Microsoft says that they love Linux and open-source, but we still do not have native support for a lot of its products on Linux.
While they could be trying to add more support, like the ability to install Microsoft Edge on Linux– but it’s not excellent for a multi-trillion dollar company.
Similarly, Microsoft’s To-Do service is also a popular one, replacing Wunderlist as it was shut down in 2020.
In case you’re curious, we have a lot of to-do list applications available for Linux. So, if you want to switch away from Microsoft To-Do, you’ve got options.
Microsoft To-Do is a cloud-based task management application that lets you organize your tasks from your phone, desktop, and the web. It is available to download for Windows, Mac, and Android.
So, if you would rather not use the web browser but a separate application, what can you do on Linux?
Kuro to the rescue.
Kuro: Unofficial Open-Source Microsoft To-Do App
Kuro is an unofficial open-source application that provides you a desktop experience for Microsoft To-Do on Linux with some extra features.
It is a fork of Ao, which was an open-source project that stepped up to become a solution for it. Unfortunately, it is no longer being actively maintained. So, I came across a new fork for it that seems to get the job done.
Kuro provides some extra features that let you toggle themes, enable global shortcuts, and more from within the application.
Note that this application is fairly new, but a stable release is available to try. Furthermore, the developer plans to add more themes and features in the near future.
Features of Kuro
If you tend to use Microsoft services (like Outlook), its To-Do app should be a perfect option to organize your tasks. You can even flag emails to create tasks out of it.
With Kuro desktop client, you get a few quick features to configure that include:
- Ability to launch the program on start.
- Get a system tray icon to quickly create a task, search, or check the available list for the day.
- Enable Global shortcut keys.
- Toggle available themes (Sepia, Dracula, Black, Dark).
- Toggle Auto Night mode, if you do not want to constantly change themes.
- Hide the tray icon, if you do not need it.

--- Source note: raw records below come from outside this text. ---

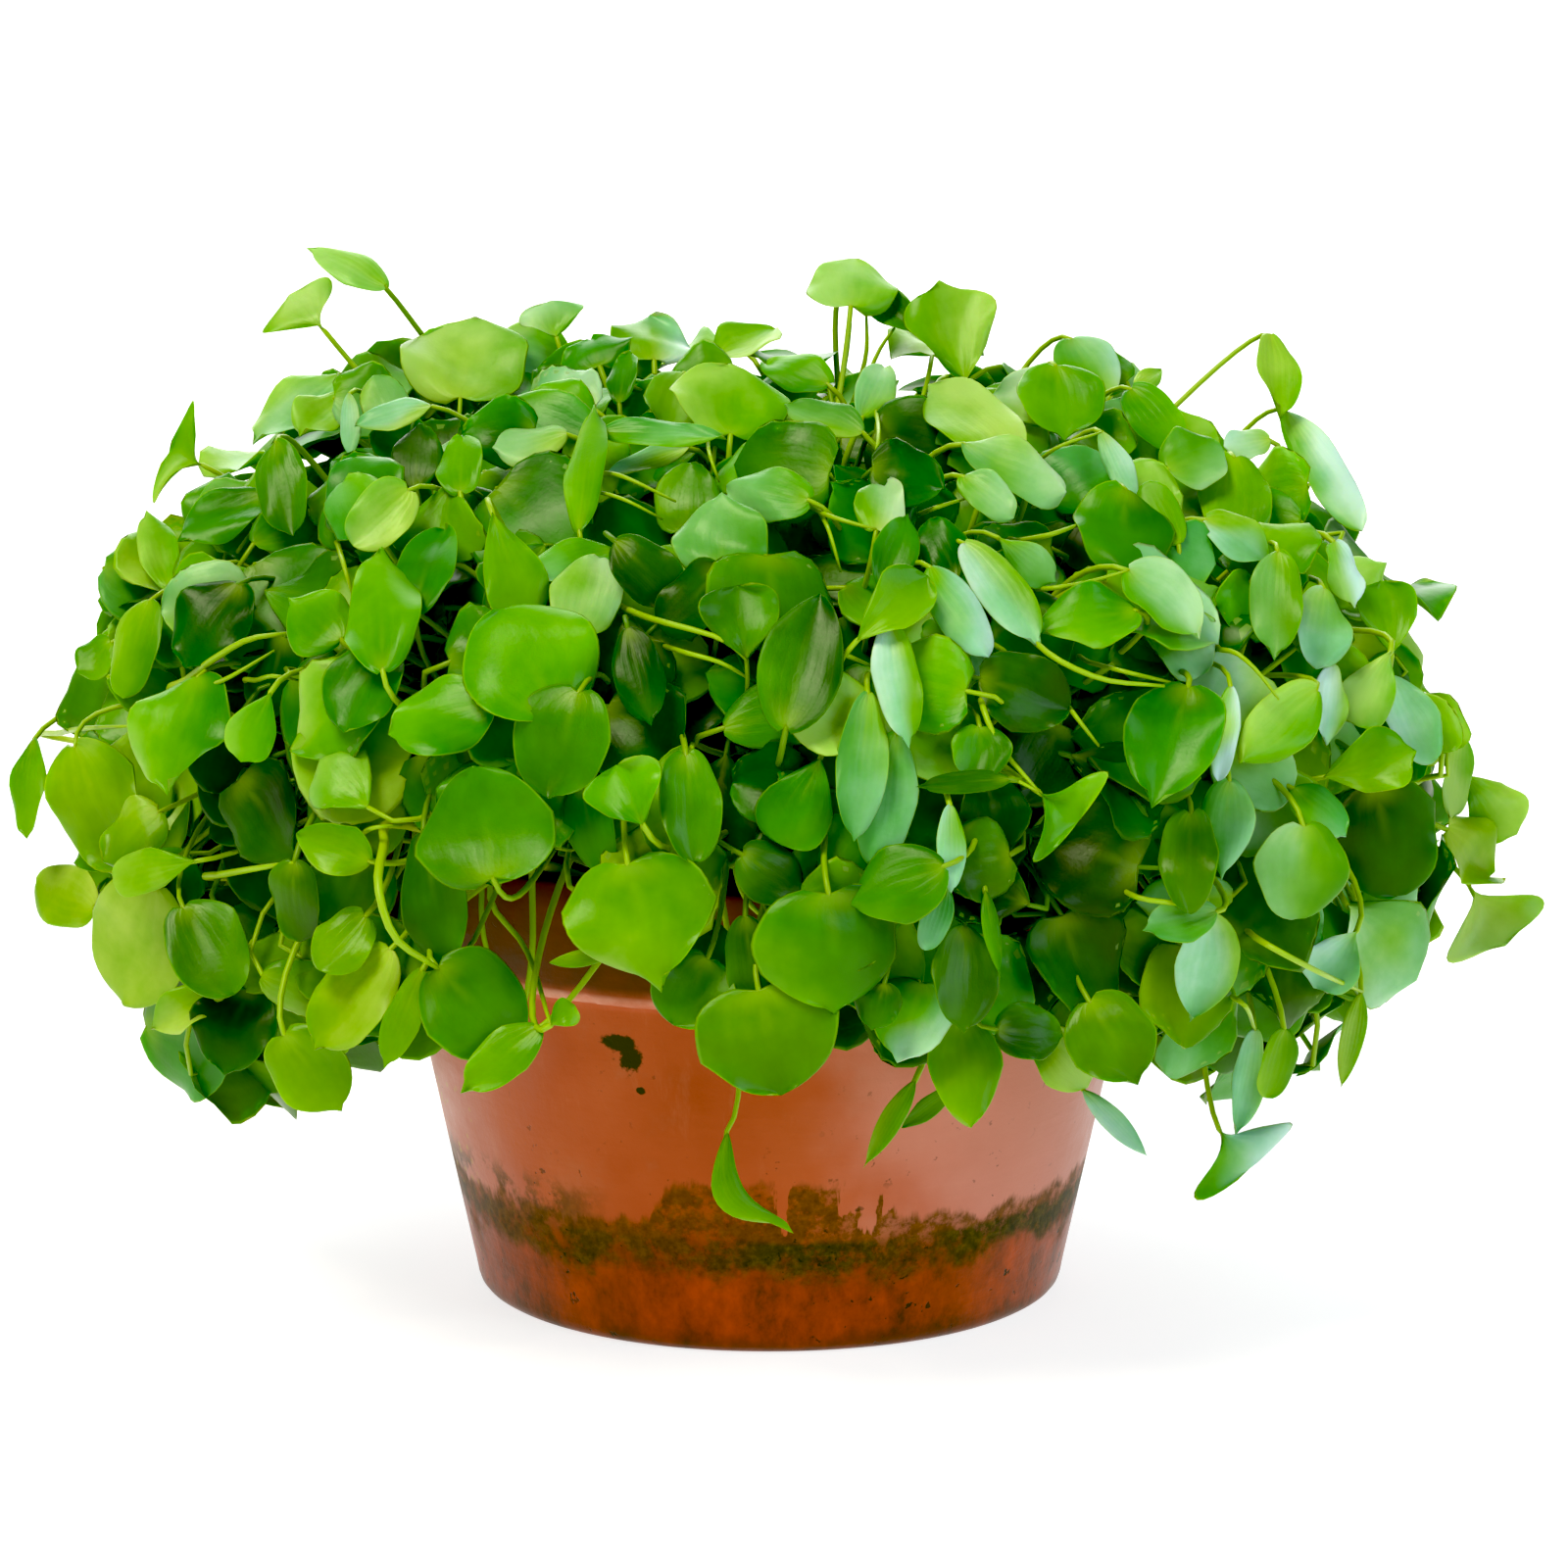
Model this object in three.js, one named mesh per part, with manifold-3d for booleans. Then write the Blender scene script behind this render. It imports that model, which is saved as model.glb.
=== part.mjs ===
// Miner's lettuce growing in a terracotta pan.
// Units are millimetres and +Z is up. The origin is on the ground, at the middle of the pot's base.
// +X is to the right in the photograph, and -Y points at the viewer.
import * as THREE from "three";
import Module from "manifold-3d";
import { mergeVertices } from "three/addons/utils/BufferGeometryUtils.js";

const wasm = await Module();
wasm.setup();
const { Manifold, Mesh } = wasm;

// Pot: a half-height pan with a flared collar round its rim
const POT = {
  height: 120,
  baseRadius: 70.6, // where the wall starts above the rounded corner
  wallSlope: 0.217, // growth of the radius for each millimetre of height
  cornerRadius: 4,
  collarStart: 89,
  collarOverhang: 3,
  rimRadius: 98.5,
  wallThickness: 7,
  floorThickness: 7,
  drainRadius: 7.5,
  sides: 44,
};
const GAP = 0.3; // between pieces that would touch

// Soil: fills the pot to under its rim
const SOIL = { top: 105, dome: 2, holeDepth: 11 };

// Plants: one in the middle and a ring of six round it
const PLANT = {
  ringRadius: 50,
  ringNames: ["right", "back_right", "back_left", "left", "front_left", "front_right"],
  crownRadius: 22,
  crownHeight: 30,
  plugRadius: 5.5,
  crownSides: 10,
  middleAbove: 0.9, // tangent of the elevation from which the middle plant carries the leaf
};

// Leaves: plates on three-sided petioles
const LEAF = {
  thickness: 0.8,
  petioleRadius: 1.15,
  rootRadius: 1.5,
  rootSink: 2.5, // how far a petiole's root is sunk in the crown
  clearance: 0.15, // kept round each leaf against other plants, the soil and the pot
};

// Mound: the rounded body of foliage that the outer leaves lie on
const MOUND = {
  middle: new THREE.Vector3(-3, 0, 118),
  width: 167,
  breadth: 157,
  height: 111,
  depth: 95,
  power: 2.5,
};

// Photograph: 1600 by 1600 pixels, taken from a little above with a long lens
const VIEW = {
  distance: 2600,
  elevation: THREE.MathUtils.degToRad(12.8),
  aim: new THREE.Vector3(3.4, 0, 123.85),
  pixelsPerMm: 4.2, // at the aim's distance
  centre: 800,
};

// Outlines of the blades. The half width runs as u^base * (1 - u)^tip along the blade: an exponent under
// 1 is blunt and one over 1 is drawn out. sweep turns the lobes back past the petiole. cup lowers the
// edges, and curl lowers the tip.
const KINDS = {
  round: { base: 0.42, tip: 0.46, sweep: 0.06, cup: 0.23, curl: 0.12 },
  kidney: { base: 0.34, tip: 0.54, sweep: 0.07, cup: 0.24, curl: 0.14 },
  oval: { base: 0.52, tip: 0.46, sweep: 0.02, cup: 0.24, curl: 0.1 },
  rhombic: { base: 0.56, tip: 0.72, sweep: 0.05, cup: 0.2, curl: 0.12 },
  fan: { base: 1.05, tip: 0.4, sweep: 0, cup: 0.2, curl: 0.08 },
  wing: { base: 1.9, tip: 0.5, sweep: -0.08, cup: 0.2, curl: 0.04 },
  lance: { base: 0.75, tip: 0.85, sweep: 0, cup: 0.24, curl: 0.06 },
};

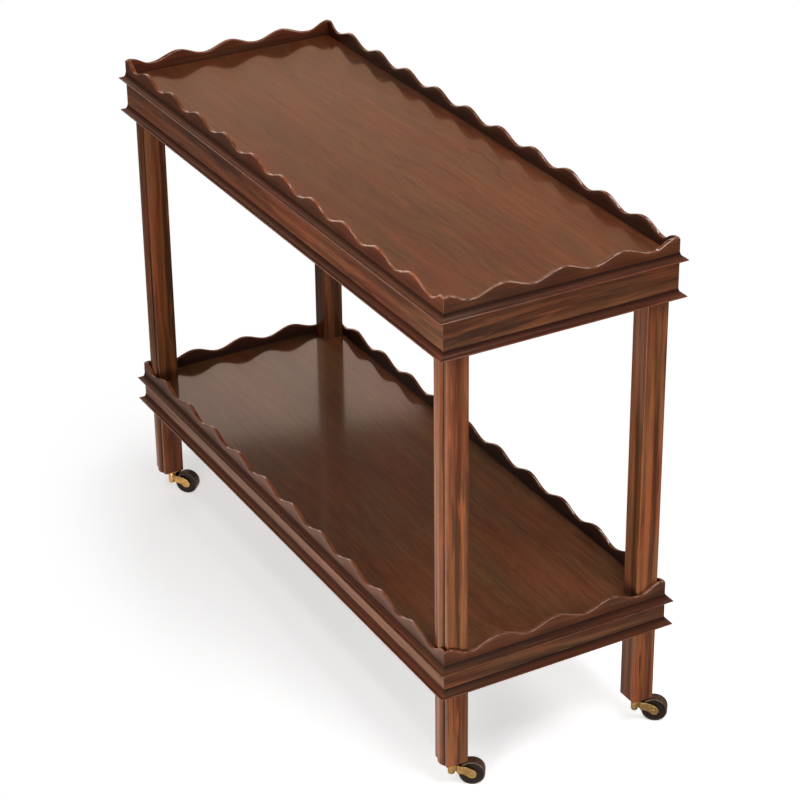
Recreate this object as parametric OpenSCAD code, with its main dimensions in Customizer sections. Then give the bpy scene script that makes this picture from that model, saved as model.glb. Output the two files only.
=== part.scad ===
// Two-tier serving trolley: scalloped galleries, coved mouldings, square beaded legs, brass casters.
// Millimetres, +Z up, +X along the trays, -Y the front. The floor is at z = 0.

/* [Trays] */
// Length over the galleries
tray_l = 917; // [700:1:1100]
// Width over the galleries
tray_w = 335; // [280:1:450]
// Height of the top board's surface above the floor
top_z = 691.5; // [600:0.5:800]
// Height of the lower board's surface above the floor
low_z = 198; // [150:0.5:300]
// Thickness of the boards
board_t = 9.5; // [8:0.5:12]

/* [Galleries] */
// Thickness of the gallery strips
gallery_t = 5; // [4:0.5:7]
// Height of a crest above the board
crest_h = 23; // [16:0.5:35]
// Height of a trough above the board
trough_h = 12; // [5:0.5:14]
// Length of one wave
wave_pitch = 85.5; // [60:0.5:110]
// Shortest run from the last trough to a corner
end_run = 25; // [20:1:35]
// Part of the end run that stays low before it rises
end_low = 0.1; // [0:0.02:0.2]
// Part of the end run that stays high at the corner
end_high = 0.12; // [0:0.02:0.2]
// How far the upper edge is rounded down at a corner
tip_ease = 1.8; // [0:0.1:3]
// Length of that rounding
tip_run = 6; // [3:0.5:10]

/* [Friezes and mouldings] */
// Thickness of the frieze rails
frieze_t = 18; // [14:0.5:24]
// Distance between the two mouldings of the top tray
top_frieze_h = 49.4; // [40:0.1:70]
// Distance between the two mouldings of the lower tray
low_frieze_h = 35.2; // [30:0.1:60]
// How far the mouldings stand out
moulding_out = 8.3; // [5:0.1:12]
// Thickness of a moulding's nose
nose_t = 1.8; // [1:0.1:3]
// Height of a moulding under its nose
under_h = 3.2; // [2:0.1:5]
// Height of a moulding's cove
cove_h = 8.4; // [4:0.1:10]
// Top edge of the upper moulding above the board's surface
cove_rise = 2.5; // [0:0.1:3]

/* [Legs] */
// Width of a square leg
leg_w = 31.2; // [28:0.1:45]
// From the tray's end face to the leg
leg_inset = 6.6; // [6:0.1:12]
// Width of the bead on the long-side face
bead_w = 19; // [12:0.5:22]
// How far the bead stands out
bead_out = 3.4; // [2:0.1:5]
// Width and depth of the groove each side of the bead
quirk = 0.8; // [0.4:0.1:1.2]

/* [Joinery] */
// Glue gap between the wooden pieces
glue_gap = 0.1; // [0.05:0.05:0.2]
// Diameter of the dowels between rail and leg
dowel_d = 6; // [4:0.5:8]
// Length of a dowel
dowel_l = 26; // [16:1:28]
// Distance between the two dowels of a joint
dowel_pitch = 16; // [10:1:20]
// Room at the end of a dowel
dowel_room = 1; // [0.5:0.5:2]

/* [Caster plates and screws] */
// Height of a foot above the floor
foot_z = 36; // [36:0.5:45]
// Width of the square plate
plate_w = 24; // [22:0.5:26]
// Thickness of the plate
plate_t = 1.6; // [1.2:0.1:2]
// Distance between the plate's screws
screw_pitch = 16; // [15:0.5:17]
// Diameter of a screw's shank
screw_d = 2.8; // [2:0.1:3.5]
// Diameter of a screw's head
screw_head_d = 5.2; // [4.5:0.1:6]
// Depth of a screw's head
screw_head_h = 1.1; // [0.8:0.1:1.2]
// Length of a screw in the leg
screw_l = 13; // [8:1:20]

/* [Swivels] */
// From a leg's middle to its swivel, along the trays
caster_in_x = 2; // [0:0.1:3]
// From a leg's middle to its swivel, across the trays
caster_in_y = 0.8; // [0:0.1:3]
// Headings at rest from the length of the trays, in degrees: front right wheel
heading_front_right = 57; // [53:0.1:90]
// Front left wheel
heading_front_left = 45; // [30:0.1:90]
// Back right wheel
heading_back_right = 52.6; // [52.6:0.1:90]
// Back left wheel
heading_back_left = 49; // [30:0.1:90]
// Diameter of the swivel pin
pin_d = 5; // [4:0.1:5.4]
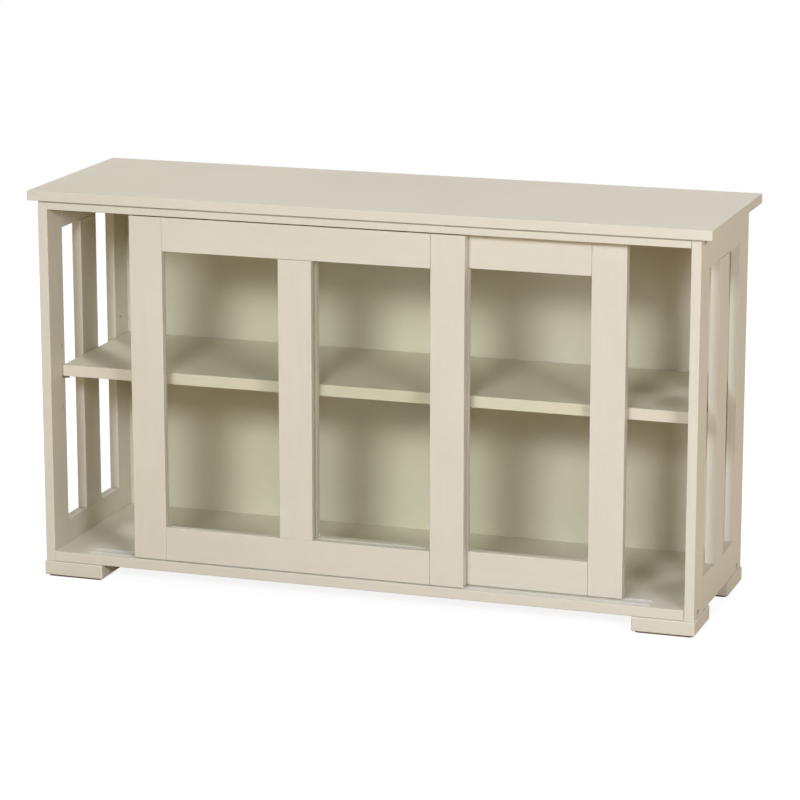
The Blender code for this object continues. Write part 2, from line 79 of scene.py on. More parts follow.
camera = bpy.data.objects.new("camera", bpy.data.cameras.new("camera"))
camera.location = EYE
camera.rotation_euler = (math.pi / 2 - EYE_DROP, 0.0, EYE_TURN)
camera.data.lens = LENS
camera.data.sensor_width = SENSOR
bpy.context.scene.collection.objects.link(camera)
bpy.context.scene.camera = camera
bpy.context.scene.view_settings.view_transform = "Standard"


# The floor and the light
# A pale studio floor that takes the cabinet's shadow and runs out to white, under a faint sky. A
# broad lamp stands in front, a weaker one at the right, one hangs overhead, and three stand behind.
# Only the one overhead shows in reflections: the low ones would glare on the top.
FLOOR_REACH = 14.0
FLOOR_DROP = 0.0003
FLOOR_TONE = (0.56, 0.43, 0.28, 1.0)
FLOOR_SEEN_TONE = (0.22, 0.22, 0.22, 1.0)
FLOOR_SEEN_GLOW = 0.88
WHITE_FROM = 1.2
WHITE_BY = 3.0
SKY_TONE = (1.0, 0.83, 0.56, 1.0)
SKY_STRENGTH = 0.17
WHITE = (1.0, 1.0, 1.0, 1.0)
MIRRORED_SHARE = 0.25
LAMP_AIM = (0.0, 0.0, 0.30)
LAMPS = (
    ("front_lamp", (-0.07, -4.60, 2.34), (1.50, 0.92), 128.0, (0.93, 1.0, 1.15)),
    ("top_lamp", (0.0, -0.37, 4.48), (1.20, 1.20), 50.5, (0.96, 0.95, 1.02)),
    ("right_lamp", (2.30, -2.45, 1.40), (1.00, 1.00), 47.0, (1.0, 1.01, 1.22)),
    ("rear_left_lamp", (-2.92, 2.45, 2.07), (1.20, 1.20), 86.0, (0.99, 1.0, 1.06)),
    ("rear_right_lamp", (2.92, 2.45, 2.07), (1.20, 1.20), 32.0, (0.98, 0.98, 1.0)),
    ("rear_lamp", (0.0, 3.90, 1.70), (1.60, 1.60), 46.0, (0.94, 1.03, 1.34)),
)
MIRRORED_LAMP = "top_lamp"


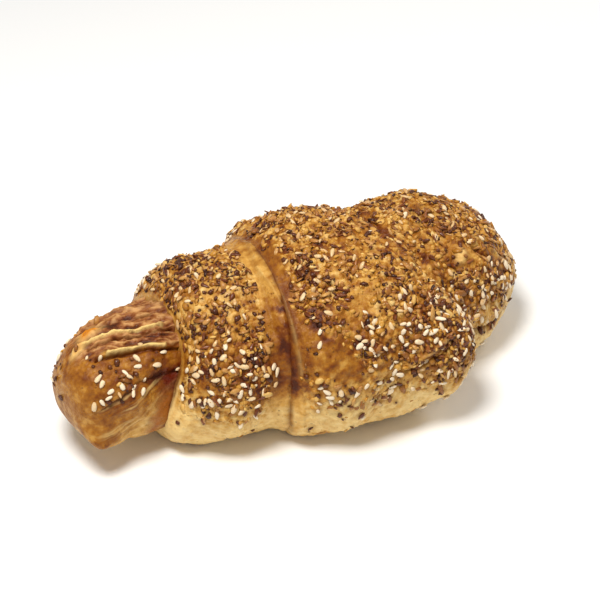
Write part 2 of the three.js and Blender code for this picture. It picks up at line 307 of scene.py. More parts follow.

- Customize the font size as required.
In addition to some features, you can also access certain settings to enable/disable email notifications, confirm before deleting, and more such controls for the to-do app experience.
Overall, the experience wasn’t terrible, but I noticed some weird graphical glitches in the user interface for a few minutes. I am not sure if it is a known issue.
Install Kuro in Linux
You can find the .deb package for Ubuntu-based distributions from its GitHub releases section.